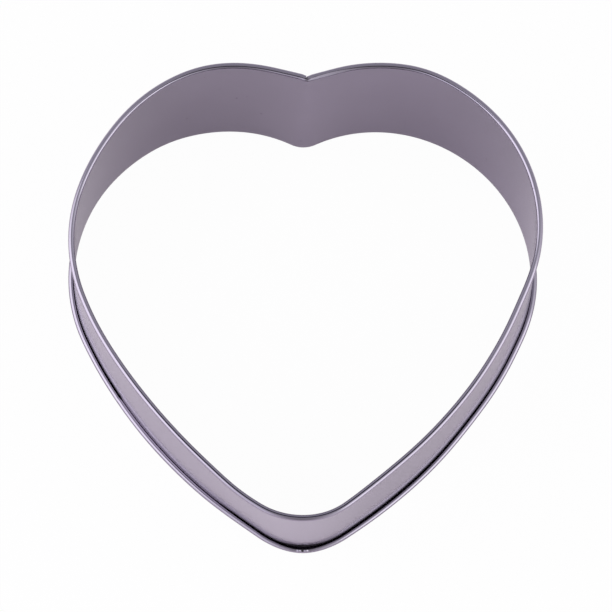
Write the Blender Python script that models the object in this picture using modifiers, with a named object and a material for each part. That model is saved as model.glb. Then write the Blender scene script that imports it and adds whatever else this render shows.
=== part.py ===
"""Heart-shaped cake ring: a bottomless wall of thin steel strip with a wired roll along each edge.

Metres, +Z up. The ring stands on z = 0, its tip points to -Y and its notch lies at +Y.
"""

import math

import bmesh
import bpy

# Driving dimensions of the whole ring, over its rolled edges
WIDTH = 0.150
HEIGHT = 0.050

# The bottom edge has been eased wider and shorter than the top edge by these lengths
BOTTOM_WIDER = 0.0039
BOTTOM_SHORTER = 0.0062

# The strip, the roll along each of its edges and the wire inside the roll
SHEET = 0.00035
ROLL_DIAMETER = 0.0020
WIRE_DIAMETER = 0.0008

# The heart, measured on the inside face of the wall, as arcs from the notch to the tip
NOTCH_RADIUS = 0.0090
NOTCH_TURN = math.radians(24.5)
LOBE_RADIUS = 0.0473
LOBE_TURN = math.radians(57.5)
SHOULDER_TURN = math.radians(81.5)
FLANK_TURN = math.radians(31.5)
TIP_RADIUS = 0.0230

# The seam in the notch, where the two ends of the strip are welded together
WELD_WIDTH = 0.0005
WELD_CLEARANCE = 0.00025

# How finely round stretches are divided
PATH_STEP = math.radians(5.0)
ROLL_STEPS_TO_FLAT = 3
ROLL_TURN = math.radians(283.0)
WIRE_RESOLUTION = 2
WELD_STEPS = 4
SHARP_ANGLE = math.radians(40.0)
SAME_POINT = 1e-6

# Sizes that follow from the ones above
roll_radius = ROLL_DIAMETER / 2
inner_width = WIDTH - 2 * ROLL_DIAMETER
seam_gap = WELD_WIDTH + 2 * WELD_CLEARANCE
roll_step = math.radians(90.0) / (ROLL_STEPS_TO_FLAT + 0.5)
roll_centre = roll_radius * math.cos(roll_step / 2)


def clear_scene():
    for item in list(bpy.data.objects):
        bpy.data.objects.remove(item, do_unlink=True)


def make_collection(name):
    collection = bpy.data.collections.new(name)
    bpy.context.scene.collection.children.link(collection)
    return collection


def make_material(name, colour, roughness, metallic=1.0):
    material = bpy.data.materials.new(name)
    material.use_nodes = True
    shader = material.node_tree.nodes["Principled BSDF"]
    shader.inputs["Base Color"].default_value = (*colour, 1.0)
    shader.inputs["Roughness"].default_value = roughness
    shader.inputs["Metallic"].default_value = metallic
    material.diffuse_color = (*colour, 1.0)
    return material


def heart_arcs():
    """The right half of the heart: each arc's radius, start heading and end heading.

    A heading is the angle of travel from +X. A radius is negative where the outline is hollow, so an
    outline moved outwards by a distance has that distance added to every radius. The shoulder's radius
    follows from the width, and the flank's from the tip lying on the axis.
    """
    lobe_start = NOTCH_TURN
    shoulder_start = lobe_start - LOBE_TURN
    flank_start = shoulder_start - SHOULDER_TURN
    tip_start = flank_start - FLANK_TURN
    headings = [0.0, lobe_start, shoulder_start, flank_start, tip_start, -math.pi]
    spans = [math.sin(start) - math.sin(end) for start, end in zip(headings, headings[1:])]
    to_lobe_end = LOBE_RADIUS * spans[1] - NOTCH_RADIUS * spans[0]
    shoulder_radius = (inner_width / 2 - to_lobe_end) / (math.sin(shoulder_start) + 1.0)
    to_flank = to_lobe_end + shoulder_radius * spans[2]
    flank_radius = -(to_flank + TIP_RADIUS * spans[4]) / spans[3]
    radii = [-NOTCH_RADIUS, LOBE_RADIUS, shoulder_radius, flank_radius, TIP_RADIUS]
    return list(zip(radii, headings, headings[1:]))


def half_outline(outwards, first_heading):
    """Points of the right half from the notch to the tip, moved outwards from the wall's inside face."""
    x, y = 0.0, outwards
    points = []
    for radius, start, end in heart_arcs():
        radius += outwards
        begin = first_heading if not points else start
        count = max(1, math.ceil(abs(end - begin) / PATH_STEP))
        for step in range(0 if not points else 1, count + 1):
            heading = begin + (end - begin) * step / count
            along = x + radius * (math.sin(start) - math.sin(heading))
            across = y + radius * (math.cos(heading) - math.cos(start))
            points.append((along, across))
        x += radius * (math.sin(start) - math.sin(end))
        y += radius * (math.cos(end) - math.cos(start))
    points[-1] = (0.0, points[-1][1])
    return points


def outline_middle():
    """Half way between the highest point of a lobe and the lowest point of the tip, inside the wall."""
    heights = [y for _, y in half_outline(0.0, 0.0)]
    return (max(heights) + min(heights)) / 2


def heart_outline(outwards, open_at_seam):
    """The whole outline, centred on the origin, anticlockwise from the notch and back to it."""
    first_heading = seam_gap / 2 / NOTCH_RADIUS if open_at_seam else 0.0
    right = half_outline(outwards, first_heading)
    left = [(-x, y) for x, y in right]
    way_back = right[-2::-1] if open_at_seam else right[-2:0:-1]
    middle = outline_middle()
    return [(x, y - middle) for x, y in left + way_back]


def outline_length():
    """Overall length along Y over the rolls, half way up."""
    heights = [y for _, y in heart_outline(ROLL_DIAMETER, False)]
    return max(heights) - min(heights)


def roll_points(centre_height, upwards):
    """The outer face of a roll, from where the wall meets it round to the free edge of the sheet."""
    points = []
    for step in range(int(ROLL_TURN / roll_step) + 1):
        angle = math.pi - roll_step * step
        across = roll_radius * (1.0 + math.cos(angle))
        rise = roll_radius * math.sin(angle)
        points.append((across, centre_height + upwards * rise))
    return points


def strip_profile():
    """The face of the sheet that shows inside the ring and on both rolls, from free edge to free edge."""
    top = roll_points(HEIGHT - roll_centre, 1.0)
    bottom = roll_points(roll_centre, -1.0)
    return list(reversed(bottom)) + top


def poly_curve(name, points, closed, dimensions="3D"):
    """A curve object with one straight-sided spline through the points."""
    data = bpy.data.curves.new(name, "CURVE")
    data.dimensions = dimensions
    spline = data.splines.new("POLY")
    spline.points.add(len(points) - 1)
    for target, point in zip(spline.points, points):
        x, y, z = (*point, 0.0)[:3]
        target.co = (x, y, z, 1.0)
    spline.use_cyclic_u = closed
    return bpy.data.objects.new(name, data)


def curve_to_mesh(curve, name, collection):
    """A mesh object with the curve's evaluated shape, its caps welded on. The curve is removed."""
    collection.objects.link(curve)
    bpy.context.view_layer.update()
    graph = bpy.context.evaluated_depsgraph_get()
    mesh = bpy.data.meshes.new_from_object(curve.evaluated_get(graph))
    mesh.name = name
    bpy.data.objects.remove(curve, do_unlink=True)
    weld_points(mesh)
    item = bpy.data.objects.new(name, mesh)
    collection.objects.link(item)
    return item


def weld_points(mesh):
    work = bmesh.new()
    work.from_mesh(mesh)
    bmesh.ops.remove_doubles(work, verts=work.verts, dist=SAME_POINT)
    work.to_mesh(mesh)
    work.free()


def ease_bottom(mesh):
    """Widens and shortens the ring evenly towards its bottom edge, about the size half way up."""
    length = outline_length()
    for point in mesh.vertices:
        down = 0.5 - point.co.z / HEIGHT
        point.co.x *= 1.0 + down * BOTTOM_WIDER / WIDTH
        point.co.y *= 1.0 - down * BOTTOM_SHORTER / length


def finish(item, material, parent):
    item.data.materials.clear()
    item.data.materials.append(material)
    item.data.shade_smooth()
    item.data.set_sharp_from_angle(angle=SHARP_ANGLE)
    item.parent = parent


def make_wall_strip(collection, guides):
    """The strip: its section swept round the heart as an open surface, then thickened away from it."""
    profile = poly_curve("strip_profile", strip_profile(), False, "2D")
    guides.objects.link(profile)
    profile.hide_render = True
    profile.display_type = "WIRE"
    path = poly_curve("strip_path", heart_outline(0.0, True), False, "2D")
    path.data.bevel_mode = "OBJECT"
    path.data.bevel_object = profile
    strip = curve_to_mesh(path, "wall_strip", collection)
    bpy.data.objects.remove(profile, do_unlink=True)
    ease_bottom(strip.data)
    skin = strip.modifiers.new("sheet_thickness", "SOLIDIFY")
    skin.thickness = SHEET
    skin.offset = -1.0
    skin.use_even_offset = True
    return strip


def make_rim_wire(name, height, collection):
    """A closed ring of wire in the middle of a roll."""
    path = [(x, y, height) for x, y in heart_outline(roll_radius, False)]
    curve = poly_curve(name, path, True)
    curve.data.bevel_depth = WIRE_DIAMETER / 2
    curve.data.bevel_resolution = WIRE_RESOLUTION
    wire = curve_to_mesh(curve, name, collection)
    ease_bottom(wire.data)
    return wire


def make_seam_weld(collection):
    """The weld that closes the wall between the ends of the strip, from roll to roll."""
    notch = heart_outline(SHEET / 2, False)[0]
    low = ROLL_DIAMETER
    rise = (HEIGHT - 2 * ROLL_DIAMETER) / WELD_STEPS
    path = [(*notch, low + rise * step) for step in range(WELD_STEPS + 1)]
    curve = poly_curve("seam_weld", path, False)
    curve.data.bevel_depth = WELD_WIDTH / 2
    curve.data.bevel_resolution = WIRE_RESOLUTION
    curve.data.use_fill_caps = True
    weld = curve_to_mesh(curve, "seam_weld", collection)
    ease_bottom(weld.data)
    return weld


def main():
    clear_scene()
    collection = make_collection("heart_cake_tin")
    guides = make_collection("guides")
    ring = bpy.data.objects.new("heart_cake_tin", None)
    collection.objects.link(ring)
    sheet = make_material("satin_steel_sheet", (0.56, 0.53, 0.58), 0.30)
    weld_metal = make_material("weld_metal", (0.50, 0.48, 0.52), 0.42)
    finish(make_wall_strip(collection, guides), sheet, ring)
    rims = {"top_rim_wire": HEIGHT - roll_centre, "bottom_rim_wire": roll_centre}
    for name, height in rims.items():
        wire_steel = make_material(name + "_steel", (0.42, 0.41, 0.43), 0.45)
        finish(make_rim_wire(name, height, collection), wire_steel, ring)
    finish(make_seam_weld(collection), weld_metal, ring)


main()
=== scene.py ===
"""Heart-shaped cake ring of satin steel: its looks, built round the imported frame. Metres, +Z up."""

import math

import bpy
from mathutils import Matrix, Vector, noise


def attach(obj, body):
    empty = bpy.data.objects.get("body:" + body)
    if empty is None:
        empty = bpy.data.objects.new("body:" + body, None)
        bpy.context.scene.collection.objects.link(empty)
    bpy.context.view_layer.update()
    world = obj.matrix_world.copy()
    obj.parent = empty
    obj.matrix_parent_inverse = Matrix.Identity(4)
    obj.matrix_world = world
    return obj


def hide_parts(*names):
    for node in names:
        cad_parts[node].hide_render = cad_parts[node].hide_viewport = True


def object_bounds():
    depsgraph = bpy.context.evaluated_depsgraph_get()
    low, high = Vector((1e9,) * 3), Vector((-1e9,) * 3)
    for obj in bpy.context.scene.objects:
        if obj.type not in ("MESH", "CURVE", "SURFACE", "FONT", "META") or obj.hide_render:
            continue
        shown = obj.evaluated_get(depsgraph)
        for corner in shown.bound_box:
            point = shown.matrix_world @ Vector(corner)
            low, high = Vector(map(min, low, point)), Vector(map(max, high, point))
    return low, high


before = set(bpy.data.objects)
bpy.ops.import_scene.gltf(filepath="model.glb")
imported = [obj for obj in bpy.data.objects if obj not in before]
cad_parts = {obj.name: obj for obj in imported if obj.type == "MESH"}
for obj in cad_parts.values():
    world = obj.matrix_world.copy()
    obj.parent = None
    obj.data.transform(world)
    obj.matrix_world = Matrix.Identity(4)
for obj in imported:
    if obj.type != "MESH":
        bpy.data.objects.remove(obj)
cad_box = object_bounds()

# The ring over its rolls half way up, and how much wider and shorter its bottom edge is than its top
WIDTH = 0.150
HEIGHT = cad_box[1].z - cad_box[0].z
BOTTOM_WIDER = 0.0039
BOTTOM_SHORTER = 0.0062

# The sheet, its rolls and the wire in them
SHEET = 0.00035
ROLL_DIAMETER = 0.0020
WIRE_DIAMETER = 0.0008

# The heart on the inside face of the wall, as arcs from the notch to the tip
NOTCH_RADIUS = 0.0090
NOTCH_TURN = math.radians(24.5)
LOBE_RADIUS = 0.0473
LOBE_TURN = math.radians(57.5)
SHOULDER_TURN = math.radians(81.5)
FLANK_TURN = math.radians(31.5)
TIP_RADIUS = 0.0230

# How finely the pieces are divided: along the heart, round a roll, up the wall and round a wire
PATH_STEP = math.radians(1.5)
PATH_LENGTH = 0.0015
ROLL_STEPS = 30
WALL_STEPS = 24
WIRE_SIDES = 14

# How near the ends of a tube count as joined, and from what angle an edge is shaded as sharp
CLOSED_WITHIN = 0.0000001
SHARP_ANGLE = math.radians(50.0)

# The weld: its width, rise and middle across the sheet, its steps and sides, the height and pace of its
# ripples and of its unevenness, and how thin and how soon its ends taper
WELD_WIDTH = 0.00084
WELD_RISE = 0.00022
WELD_MIDDLE = SHEET * 0.8
WELD_STEPS = 150
WELD_SIDES = 8
WELD_RIPPLE = 0.16
WELD_RIPPLE_PACE = 2.1
WELD_UNEVENNESS = 0.10
WELD_UNEVENNESS_PACE = 0.21
WELD_NOISE_PLACE = 3.0
WELD_END_SHARE = 0.15
WELD_END_STEPS = 4.0

# The gap between a roll's two ends at the seam, how far along the heart it is felt, how far the right
# end's upper edge stands inside the left end's, and how far down and along the heart that is felt
ROLL_GAP = 0.00060
ROLL_GAP_REACH = 0.0008
SEAM_STEP = 0.00026
SEAM_STEP_DROP = 0.0045
SEAM_STEP_REACH = 0.035

# Where on a roll that gap starts and how soon it is whole, as shares of the roll's diameter away from the
# wall, and how far below the roll's middle it closes, as a share of its radius
SEAM_OPEN_FROM = 0.32
SEAM_OPEN_OVER = 0.30
SEAM_OPEN_BELOW = 0.6

# Where the bent ring is uneven: place along the heart (notch 0, tip 1, left negative), spread, and
# how far the top edge and the bottom edge stand out there
UNEVEN_PLACES = {
    "left shoulder": (-0.325, 0.125, -0.0027, 0.0003),
    "left lobe": (-0.20, 0.05, -0.0003, 0.0002),
    "crease in the notch": (0.0, 0.009, -0.0006, 0.0),
    "notch": (0.0, 0.025, 0.0010, -0.0001),
    "beside the notch": (0.0, 0.060, 0.0004, -0.0004),
    "right lobe": (0.17, 0.05, 0.0004, 0.0),
    "right shoulder": (0.36, 0.16, 0.0007, 0.0),
    "left flank": (-0.60, 0.09, 0.0008, 0.0001),
    "right flank": (0.55, 0.05, -0.0006, -0.0003),
    "middle of the right flank": (0.70, 0.06, 0.0002, -0.0003),
    "left of the tip": (-0.91, 0.05, 0.0007, -0.0003),
    "right of the tip": (0.88, 0.07, -0.0005, -0.0001),
    "tip": (1.0, 0.035, -0.0001, 0.0007),
}

# The height and pace of the faint waves all round, and how far the notch leans to the right at the top
WAVE_HEIGHT = 0.00006
WAVE_PACE = 3.0
NOTCH_LEAN = 0.0008
NOTCH_LEAN_SPREAD = 0.07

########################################

Transcribe the lines above from the one with "return wire" through the one with "low, high = Vector((1e9,)". Include both ends and leave out every other line.

* _Task result_:
    return wire


def make_seam_weld(collection):
    """The weld that closes the wall between the ends of the strip, from roll to roll."""
    notch = heart_outline(SHEET / 2, False)[0]
    low = ROLL_DIAMETER
    rise = (HEIGHT - 2 * ROLL_DIAMETER) / WELD_STEPS
    path = [(*notch, low + rise * step) for step in range(WELD_STEPS + 1)]
    curve = poly_curve("seam_weld", path, False)
    curve.data.bevel_depth = WELD_WIDTH / 2
    curve.data.bevel_resolution = WIRE_RESOLUTION
    curve.data.use_fill_caps = True
    weld = curve_to_mesh(curve, "seam_weld", collection)
    ease_bottom(weld.data)
    return weld


def main():
    clear_scene()
    collection = make_collection("heart_cake_tin")
    guides = make_collection("guides")
    ring = bpy.data.objects.new("heart_cake_tin", None)
    collection.objects.link(ring)
    sheet = make_material("satin_steel_sheet", (0.56, 0.53, 0.58), 0.30)
    weld_metal = make_material("weld_metal", (0.50, 0.48, 0.52), 0.42)
    finish(make_wall_strip(collection, guides), sheet, ring)
    rims = {"top_rim_wire": HEIGHT - roll_centre, "bottom_rim_wire": roll_centre}
    for name, height in rims.items():
        wire_steel = make_material(name + "_steel", (0.42, 0.41, 0.43), 0.45)
        finish(make_rim_wire(name, height, collection), wire_steel, ring)
    finish(make_seam_weld(collection), weld_metal, ring)


main()
=== scene.py ===
"""Heart-shaped cake ring of satin steel: its looks, built round the imported frame. Metres, +Z up."""

import math

import bpy
from mathutils import Matrix, Vector, noise


def attach(obj, body):
    empty = bpy.data.objects.get("body:" + body)
    if empty is None:
        empty = bpy.data.objects.new("body:" + body, None)
        bpy.context.scene.collection.objects.link(empty)
    bpy.context.view_layer.update()
    world = obj.matrix_world.copy()
    obj.parent = empty
    obj.matrix_parent_inverse = Matrix.Identity(4)
    obj.matrix_world = world
    return obj


def hide_parts(*names):
    for node in names:
        cad_parts[node].hide_render = cad_parts[node].hide_viewport = True


def object_bounds():
    depsgraph = bpy.context.evaluated_depsgraph_get()
    low, high = Vector((1e9,) * 3), Vector((-1e9,) * 3)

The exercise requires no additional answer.